A Bitcoin futures ETF offers investors a unique opportunity to gain exposure to Bitcoin’s price movements without the complexity of owning the underlying cryptocurrency. By investing in futures contracts, these exchange-traded funds allow you to speculate on the future value of Bitcoin while sidestepping the need for direct ownership.
To understand Bitcoin futures ETFs, let’s first explore what a futures contract entails. A futures contract is essentially a financial agreement to buy or sell an asset at a specified price on a future date. Imagine a Bitcoin miner expecting to mine several bitcoins in the coming months and wanting to secure today’s price. They could enter into a futures contract, thereby locking in their revenue against potential price declines.
- Scenario 1: If Bitcoin’s market price rises, the buyer of the futures contract can profit if sold at a higher price.
- Scenario 2: Conversely, if the market price drops, the seller locks in a better price than the market.
The operation of a Bitcoin futures ETF involves tracking the price movements of Bitcoin by purchasing futures contracts rather than directly holding Bitcoin. For example, if the current price of Bitcoin is $93,425, the ETF can buy contracts to profit from expected price movements.

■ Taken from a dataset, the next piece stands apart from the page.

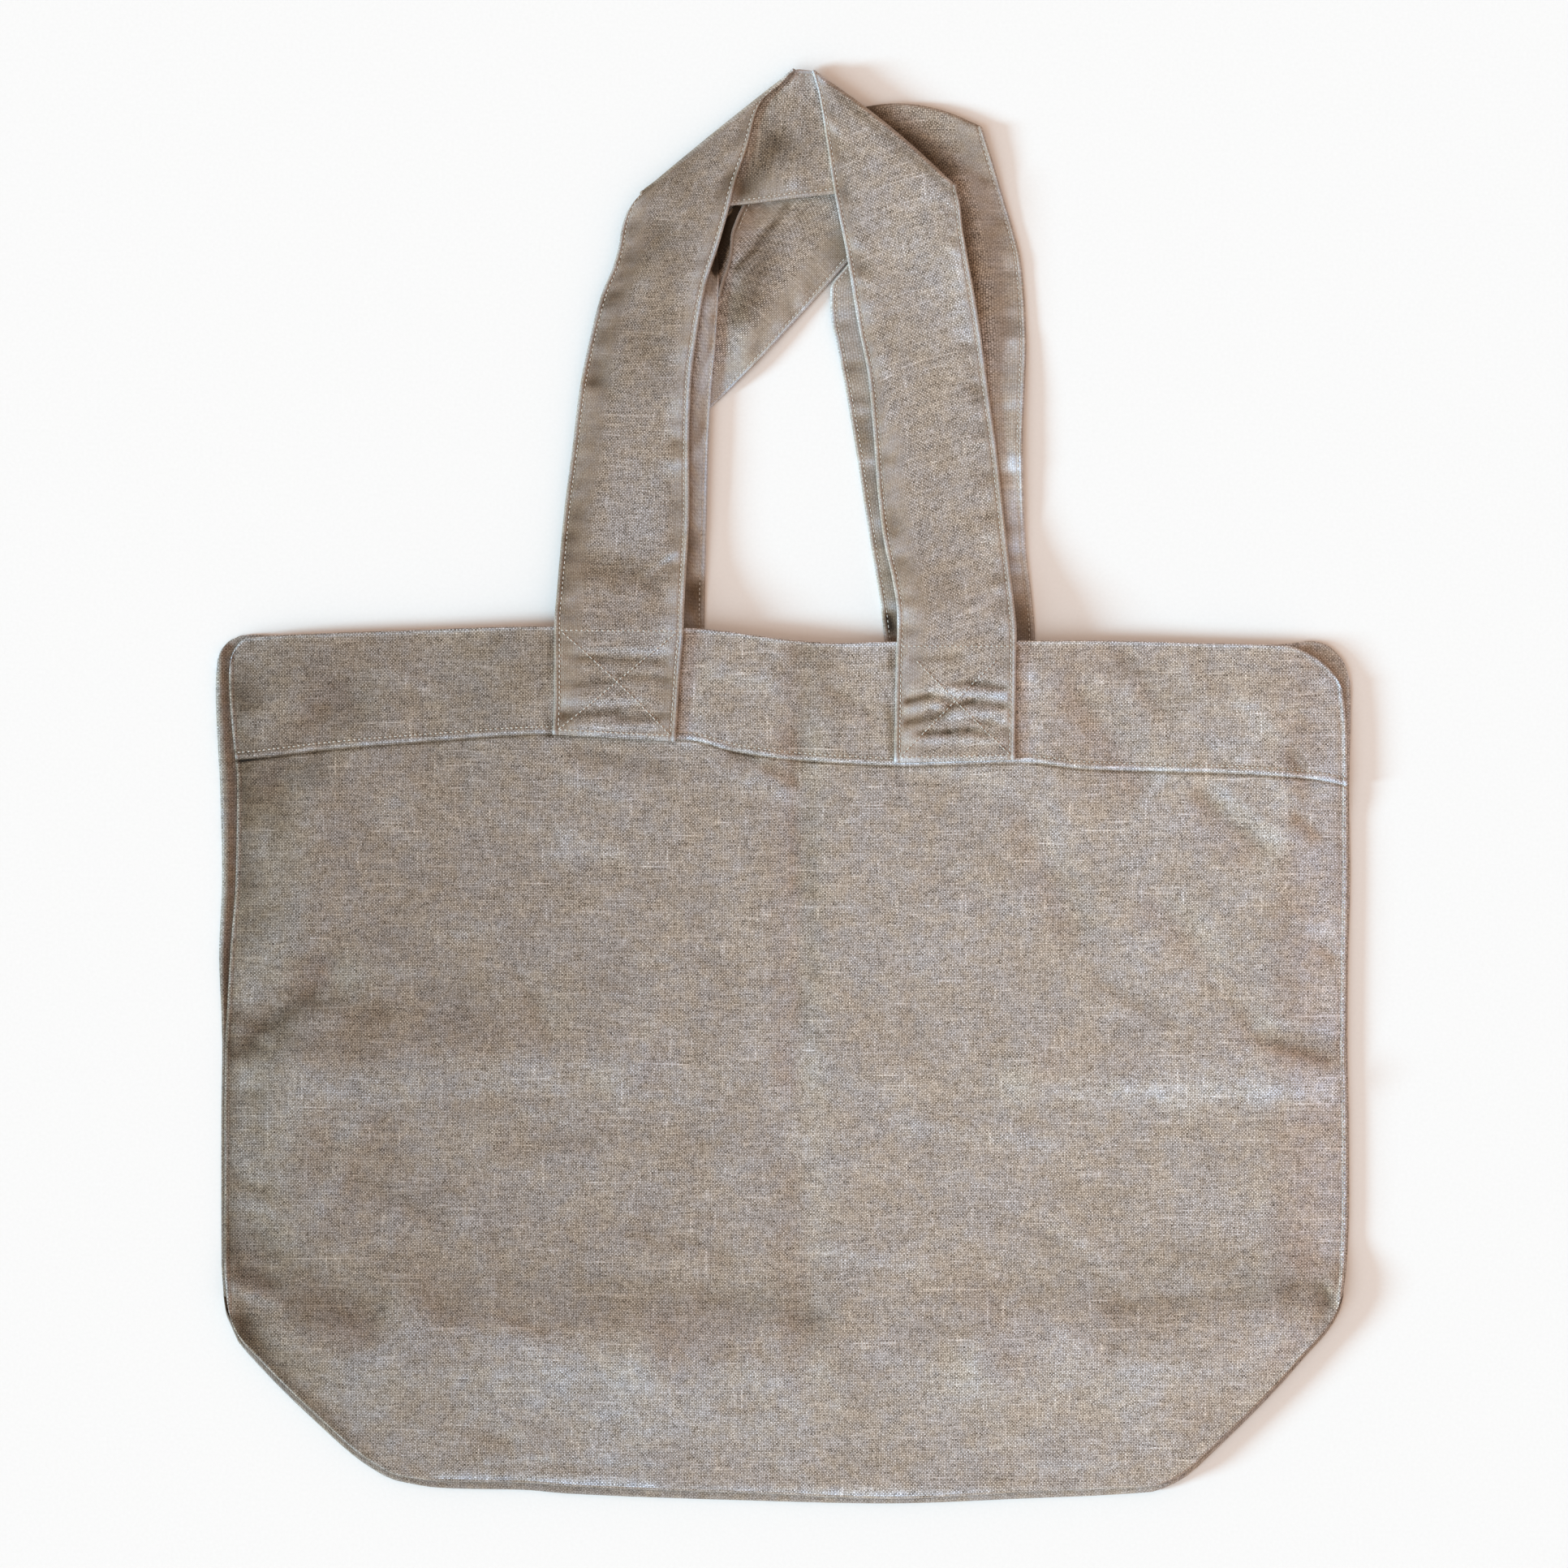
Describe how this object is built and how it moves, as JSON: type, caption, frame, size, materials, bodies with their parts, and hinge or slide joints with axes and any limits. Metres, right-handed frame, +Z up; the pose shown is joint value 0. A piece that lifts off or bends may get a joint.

When the ETF holds a futures contract that becomes more valuable as Bitcoin’s price rises, this increase reflects positively in the ETF’s share price. However, these funds face the challenge of rolling contracts as they near expiration, which can influence performance due to costs associated with new contracts.
Investing in a Bitcoin futures ETF is straightforward and follows the same steps as investing in traditional ETF shares:
- Open a brokerage account with access to ETFs.
- Fund your account with the desired investment amount.
- Search for the Bitcoin futures ETF by ticker symbol, like BITO, which refers to the ProShares Bitcoin Strategy ETF.
- Place your order based on your investment strategy.
While Bitcoin futures ETFs offer several benefits, it’s crucial to consider both the advantages and risks involved:
- Benefits: Accessibility, regulation, and liquidity increase the appeal for traditional investors.
- Risks: Tracking error, market volatility, and management fees should be accounted for in your investment strategy.
By weighing these factors carefully, you can make an informed decision about incorporating Bitcoin futures ETFs into your investment portfolio.